Problem requirements
Repeat exactly the lines of the entries below from the one with "Recreate this object" through the one with "# +Y to the back and +Z up.", both ends included, and nothing else.

Material shown
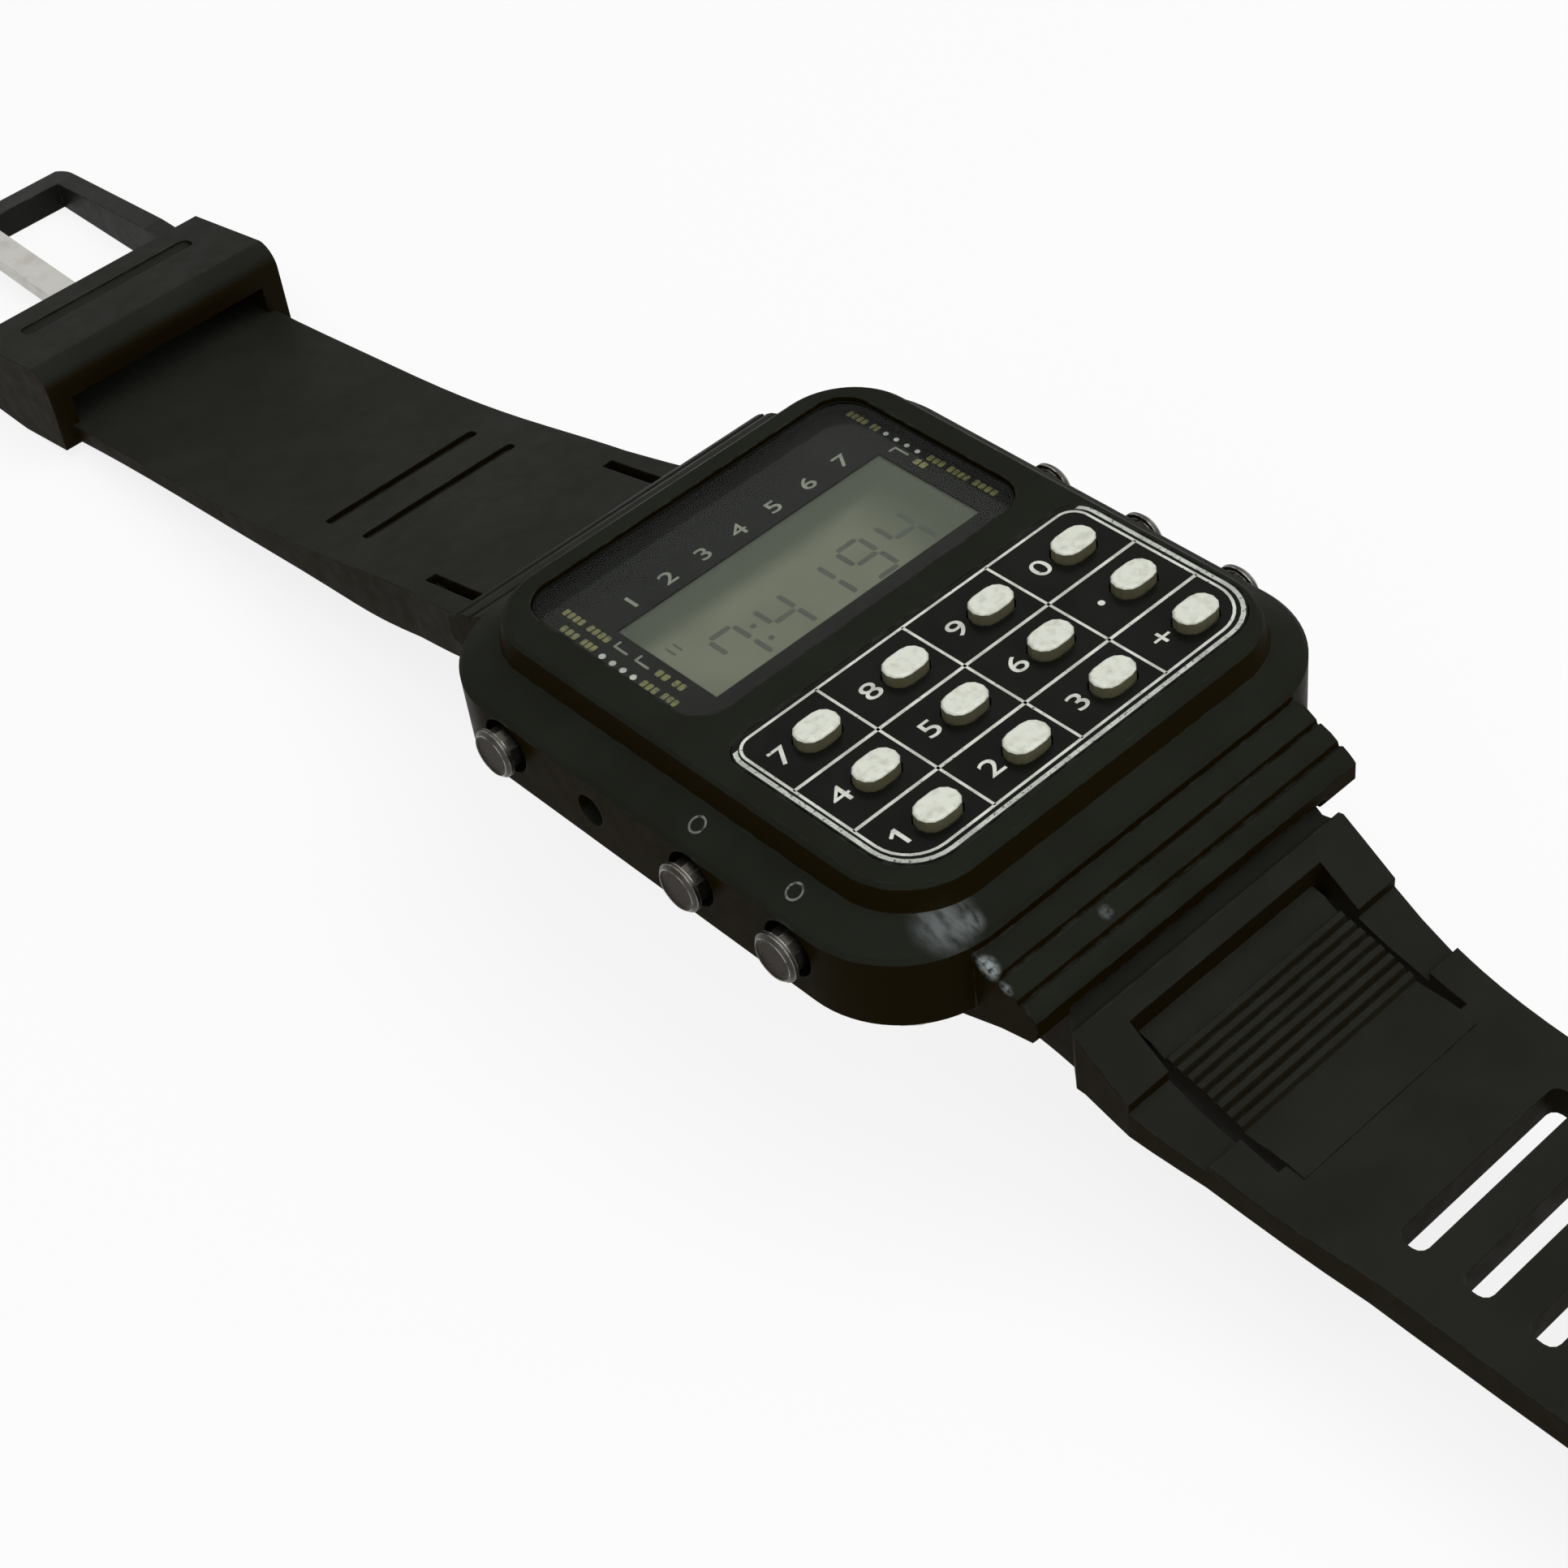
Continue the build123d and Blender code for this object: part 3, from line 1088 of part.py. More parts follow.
def make_strap_tail():
    """The six o'clock half, built towards +Y and then turned to its side: root, ribbed bridge, slots and tip."""
    rail = at_shares(RAIL_UPPER_SHARES, TAIL_REACH)
    band = at_shares(BAND_UPPER_SHARES, TAIL_REACH)
    lower = at_shares(TAIL_LOWER_SHARES, TAIL_REACH)
    root_high, root_low = root_edge_points()
    tip_y = HINGE_Y + TAIL_REACH
    flat_start = band[-2]
    edges = [
        Polyline(root_high, *rail, band[0]),
        Spline(*band[:-1], tangents=[(1, -0.3), (1, 0)], tangent_scalars=[1, 1]),
        Polyline(flat_start, (tip_y, flat_start[1]), (tip_y, TABLE_Z), lower[-1]),
        Spline(*lower, tangents=[(1, -0.1), (1, 0)], tangent_scalars=[1, 1]),
        Polyline(lower[0], root_low, root_high),
    ]
    tail = side_solid(edges, ARM_WIDTH)
    low_z = height_at(rail, ARM_END_Y) - BAND_THICKNESS / 2
    tail += arm_solid(ARM_START_Y, ARM_END_Y, rail, ARM_RISE, low_z)
    well_half = BRIDGE_WIDTH / 2 + BRIDGE_SLIT
    beam_y = ARM_START_Y + BEAM_WIDTH_Y
    tail -= box_between(-well_half, well_half, beam_y, BRIDGE_END_Y, TABLE_Z, HINGE_Z + CUT)
    tail += make_bridge(lower)
    tail = tail & tail_plan()
    hole = soft_slab(SLOT_LENGTH, SLOT_WIDTH, SLOT_CORNER, TABLE_Z - CUT, HINGE_Z)
    for slot in range(SLOT_COUNT):
        tail -= Pos(0, FIRST_SLOT_Y + slot * SLOT_PITCH, 0) * hole
    tail += strap_root()
    tail -= hinge_bore()
    return mirror(tail, about=Plane.XZ)


# Buckle

def make_buckle_frame():
    """The buckle frame: two ears on the bar, sloping arms and a front bar with a seat for the tongue."""
    back_y = BUCKLE_Y - FRAME_EAR
    front_y = BUCKLE_Y + FRAME_REACH
    back_top = TABLE_Z + FRAME_BACK_HEIGHT
    front_top = TABLE_Z + FRAME_FRONT_HEIGHT
    bevel = FRAME_FRONT_HEIGHT / 3
    frame = side_polygon([
        (back_y, TABLE_Z + bevel),
        (back_y, back_top - bevel),
        (back_y + bevel, back_top),
        (BUCKLE_Y + FRAME_EAR, back_top),
        (front_y - FRAME_BAR, front_top),
        (front_y - bevel, front_top - bevel / 3),
        (front_y, front_top - bevel),
        (front_y, TABLE_Z + bevel),
        (front_y - bevel, TABLE_Z),
        (back_y + bevel, TABLE_Z),
    ], FRAME_WIDTH)
    corners = slab_rows(FRAME_WIDTH, back_y - 2 * FRAME_CORNER, front_y, FRAME_CORNER, TABLE_Z - CUT, back_top + CUT)
    frame = frame & corners
    inner_half = FRAME_INNER_WIDTH / 2
    frame -= box_between(-inner_half, inner_half, back_y - CUT, front_y - FRAME_BAR, TABLE_Z - CUT, back_top + CUT)
    seat_half = TONGUE_WIDTH / 2 + TONGUE_GAP
    frame -= box_between(-seat_half, seat_half, front_y - FRAME_BAR - CUT, front_y + CUT, front_top - TONGUE_SEAT,
                         back_top + CUT)
    bar_half = FRAME_WIDTH / 2 - (FRAME_WIDTH - FRAME_INNER_WIDTH) / 4
    frame -= crosswise(BUCKLE_BAR_RADIUS + RUNNING_GAP, -bar_half, bar_half, BUCKLE_Y, BUCKLE_Z)
    return frame


def make_buckle_bar():
    """The bar through the knuckle, held in the ears of the frame."""
    half = FRAME_WIDTH / 2 - (FRAME_WIDTH - FRAME_INNER_WIDTH) / 4 - RUNNING_GAP
    return crosswise(BUCKLE_BAR_RADIUS, -half, half, BUCKLE_Y, BUCKLE_Z)


def make_buckle_tongue():
    """The tongue: an eye on the bar and a shank that rests in the seat of the front bar."""
    front_y = BUCKLE_Y + FRAME_REACH
    seat_z = TABLE_Z + FRAME_FRONT_HEIGHT - TONGUE_SEAT + RUNNING_GAP
    tip_y = front_y - TONGUE_PAST_BAR
    bar_y = front_y - FRAME_BAR
    rise_y = BUCKLE_Y + TONGUE_EYE_RADIUS
    shank = side_polygon([
        (BUCKLE_Y, BUCKLE_Z + TONGUE_EYE_RADIUS),
        (rise_y, BUCKLE_Z + TONGUE_EYE_RADIUS),
        (bar_y, seat_z + TONGUE_THICKNESS),
        (tip_y - TONGUE_THICKNESS / 2, seat_z + TONGUE_THICKNESS),
        (tip_y, seat_z + TONGUE_THICKNESS / 3),
        (tip_y, seat_z),
        (bar_y, seat_z),
        (rise_y, BUCKLE_Z),
        (BUCKLE_Y, BUCKLE_Z),
    ], TONGUE_WIDTH)
    half = TONGUE_WIDTH / 2
    eye = crosswise(TONGUE_EYE_RADIUS, -half, half, BUCKLE_Y, BUCKLE_Z)
    bore = crosswise(BUCKLE_BAR_RADIUS + RUNNING_GAP, -half - CUT, half + CUT, BUCKLE_Y, BUCKLE_Z)
    return shank + eye - bore


def all_pieces():
    """Every piece of the watch by its name."""
    spring_bar = make_spring_bar()
    pieces = {
        "case": make_case(),
        "display_window": make_display_window(),
        "face_plate": make_face_plate(),
        "lcd_panel": make_lcd_panel(),
        "lcd_reflector": make_lcd_reflector(),
        "lcd_connectors": make_lcd_connectors(),
        "lcd_frame": make_lcd_frame(),
        "lamp": make_lamp(),
        "keypad_plate": make_keypad_plate(),
        "key_mat": make_key_mat(),
        "circuit_board": make_circuit_board(),
        "chip": make_chip(),
        "quartz_can": make_quartz_can(),
        "trimmer": make_trimmer(),
        "module_holder": make_module_holder(),
        "battery": make_battery(),
        "battery_clamp": make_battery_clamp(),
        "module_screws": make_module_screws(),
        "case_back": make_case_back(),
        "back_screws": make_back_screws(),
        "case_gasket": make_case_gasket(),
        "spring_bar_top": spring_bar,
        "spring_bar_tail": mirror(spring_bar, about=Plane.XZ),
        "strap_top": make_strap_top(),
        "strap_tail": make_strap_tail(),
        "buckle_frame": make_buckle_frame(),
        "buckle_bar": make_buckle_bar(),
        "buckle_tongue": make_buckle_tongue(),
        "adjust_pusher": on_side(make_adjust_pusher(), -1, ADJUST_Y, ADJUST_Z),
    }
    key = make_key()
    for label, x, y in key_places():
        pieces["key_" + label] = Pos(x, y, 0) * key
    button, clip, spring = make_button(), make_button_clip(), make_button_spring()
    for name, side, y in button_places():
        pieces["button_" + name] = on_side(button, side, y, BUTTON_Z)
        pieces["button_clip_" + name] = on_side(clip, side, y, BUTTON_Z)
        pieces["button_spring_" + name] = on_side(spring, side, y, BUTTON_Z)
    return pieces


def main():
    """Write every piece to its own file."""
    os.makedirs("parts", exist_ok=True)
    for name, piece in all_pieces().items():
        export_step(piece, f"parts/{name}.step")
        print(name, round(piece.volume, 3))


main()
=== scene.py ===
"""Finishes, printing, display figures and a plain studio for the calculator watch."""

import logging
from dataclasses import dataclass, field, replace
from enum import Enum
from typing import Iterable, Sequence

import bmesh
import bpy
from mathutils import Matrix, Vector


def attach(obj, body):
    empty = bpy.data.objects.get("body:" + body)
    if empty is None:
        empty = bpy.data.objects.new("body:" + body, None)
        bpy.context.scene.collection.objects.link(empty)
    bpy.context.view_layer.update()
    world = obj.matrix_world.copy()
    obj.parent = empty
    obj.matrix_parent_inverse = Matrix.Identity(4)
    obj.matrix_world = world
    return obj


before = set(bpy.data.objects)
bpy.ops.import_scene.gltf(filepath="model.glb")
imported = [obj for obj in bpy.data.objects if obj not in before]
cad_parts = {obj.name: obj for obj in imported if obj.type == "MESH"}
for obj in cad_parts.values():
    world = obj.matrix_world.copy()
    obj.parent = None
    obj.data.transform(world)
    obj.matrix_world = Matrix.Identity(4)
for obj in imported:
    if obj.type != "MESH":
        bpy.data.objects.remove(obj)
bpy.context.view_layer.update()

MM = 0.001
LOG = logging.getLogger("calculator_watch")

Colour = tuple[float, float, float]
Place = tuple[float, float, float]
Point = tuple[float, float]

# Sockets of a Mix node that mixes colours.
MIX_SHARE, MIX_FIRST, MIX_SECOND, MIX_RESULT = 0, 6, 7, 2
# Rays sent by a Bevel node.
BEVEL_SAMPLES = 6
# Cosine between the softened and the true normal where an edge starts to be rubbed, and where
# it is fully so.
RUBBED_START, RUBBED_FULL = 0.97, 0.86
# Z of the normal where a face starts to count as upright and where it fully does.
UPRIGHT_START, UPRIGHT_FULL = 0.75, 0.25
# Share of the normal along an axis where a face starts to look along it and where it fully does.
FACING_START, FACING_FULL = 0.7, 0.95
# Share of a spot's radius within which it is at its full strength.
SPOT_CORE = 0.35
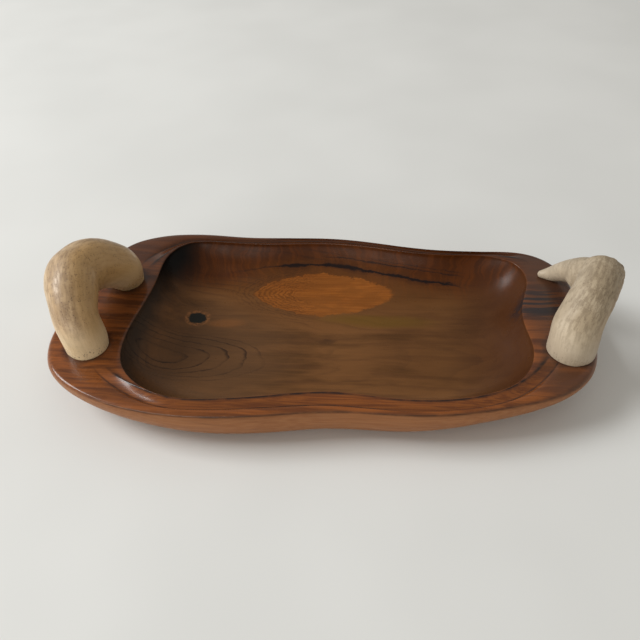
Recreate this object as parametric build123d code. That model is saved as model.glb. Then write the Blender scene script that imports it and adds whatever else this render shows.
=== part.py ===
from build123d import *

import math
import os

# A carved hardwood serving bowl with two antler handles, in millimetres.
#
# The bowl is one block of wood: a boat-shaped hull, a lobed hollow, a gouged channel along each
# long rim, and a flat deck at each end.  Each handle stands on its deck on two feet.  A wood screw
# comes up through the deck into each foot, and a glued plug closes the hole under its head.
# The origin is on the table, under the middle of the bowl: +X runs to the right-hand end,
# +Y to the back and +Z up.

# Bowl body: overall sizes, and the walls that are set by themselves.
BODY_LENGTH = 532.0
BODY_WIDTH = 272.0
BODY_HEIGHT = 48.0
FLOOR_THICKNESS = 12.0
END_DECK = 65.0  # from the end of the body to the end of the hollow
SIDE_RIM = 18.0  # from the back of the body to the back of the hollow
HOLLOW_SHIFT = 11.0  # the hollow sits nearer the right-hand end
END_UNDERCUT = 70.0  # how far the base stands in from the ends
SIDE_UNDERCUT = 26.0  # and from the long sides
HOLLOW_END_SLOPE = 46.0  # how far the hollow's floor stands in from its edge at the ends
HOLLOW_SIDE_SLOPE = 38.0  # and along the sides

# Channel gouged along each long rim, down its middle or nearer the hollow where it widens.
CHANNEL_OFFSET = 10.0  # the most that its middle stands away from the hollow's edge
GOUGE_RADIUS = 9.5
CHANNEL_LAND = 2.0  # rim left flat on each side of the channel
GOUGE_LIFT = 0.8  # how high above the deck the cut starts and ends
GOUGE_TOP = 1.8  # the cutter's flat top, above the deck
CHANNEL_RUNOUT = 45.0  # the length over which the gouge lifts out of the wood
CHANNEL_STATIONS = 9
FRONT_CHANNEL = (0.575, 0.955)  # where each channel starts and ends, along the hollow's edge
BACK_CHANNEL = (0.072, 0.45)

# Screws and plugs.
SCREW_RADIUS = 2.5
SCREW_HEAD_RADIUS = 4.6
SCREW_HEAD_HEIGHT = 3.2
THREAD_PITCH = 2.2
THREAD_DEPTH = 0.7
SCREW_GRIP = 18.0  # wood left between the screw's head and the deck
PLUG_RADIUS = 5.5
SLOT_WIDTH = 1.2
SLOT_DEPTH = 1.3
CLEARANCE = 0.06  # between pieces that are made to fit
TOP_CLEARANCE = 0.6  # between a screw's head and its plug, and beyond its point

# Outlines, as shares of half the length and half the width, anticlockwise from the right.
BODY_SHAPE = [
    (1.0, -0.184), (0.977, 0.331), (0.929, 0.662), (0.835, 0.801), (0.677, 0.842),
    (0.489, 0.849), (0.282, 0.901), (0.056, 0.974), (-0.188, 0.978), (-0.338, 0.974),
    (-0.526, 1.0), (-0.695, 0.982), (-0.835, 0.868), (-0.917, 0.625), (-0.959, 0.257),
    (-1.0, -0.331), (-0.944, -0.625), (-0.827, -0.801), (-0.632, -0.934), (-0.395, -0.985),
    (-0.150, -0.949), (0.075, -0.897), (0.282, -0.901), (0.489, -0.875), (0.695, -0.779),
    (0.846, -0.669), (0.951, -0.493),
]  # fmt: skip
HOLLOW_SHAPE = [
    (0.940, 0.070), (0.970, 0.320), (1.000, 0.540), (0.955, 0.770), (0.830, 0.864),
    (0.592, 0.869), (0.343, 0.911), (0.119, 0.979), (-0.129, 1.000), (-0.428, 0.975),
    (-0.700, 1.000), (-0.856, 0.966), (-0.930, 0.822), (-0.955, 0.424), (-0.980, 0.000),
    (-1.000, -0.356), (-0.970, -0.627), (-0.876, -0.822), (-0.700, -0.962), (-0.478, -0.966),
    (-0.229, -0.907), (0.020, -0.852), (0.269, -0.890), (0.493, -0.898), (0.692, -0.835),
    (0.851, -0.703), (0.935, -0.508), (0.960, -0.322), (0.945, -0.100),
]  # fmt: skip

# Profiles: share of the height, share of the inset at the ends, share along the sides.
HULL_PROFILE = [
    (0.0, 1.0, 1.0), (0.125, 0.80, 0.56), (0.3, 0.52, 0.24), (0.55, 0.17, 0.04),
    (0.80, 0.01, 0.0), (0.94, 0.0, 0.01), (1.0, 0.03, 0.08),
]  # fmt: skip
HOLLOW_PROFILE = [
    (1.0, 0.0, 0.0), (0.80, 0.06, 0.06), (0.50, 0.22, 0.22), (0.20, 0.52, 0.52),
    (0.05, 0.82, 0.82), (0.0, 1.0, 1.0),
]  # fmt: skip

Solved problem
Recreate this object as parametric build123d code. That model is saved as model.glb. Then write the Blender scene script that imports it and adds whatever else this render shows.
=== part.py ===
from build123d import *

import math
import os

# A carved hardwood serving bowl with two antler handles, in millimetres.
#
# The bowl is one block of wood: a boat-shaped hull, a lobed hollow, a gouged channel along each
# long rim, and a flat deck at each end.  Each handle stands on its deck on two feet.  A wood screw
# comes up through the deck into each foot, and a glued plug closes the hole under its head.
# The origin is on the table, under the middle of the bowl: +X runs to the right-hand end,
# +Y to the back and +Z up.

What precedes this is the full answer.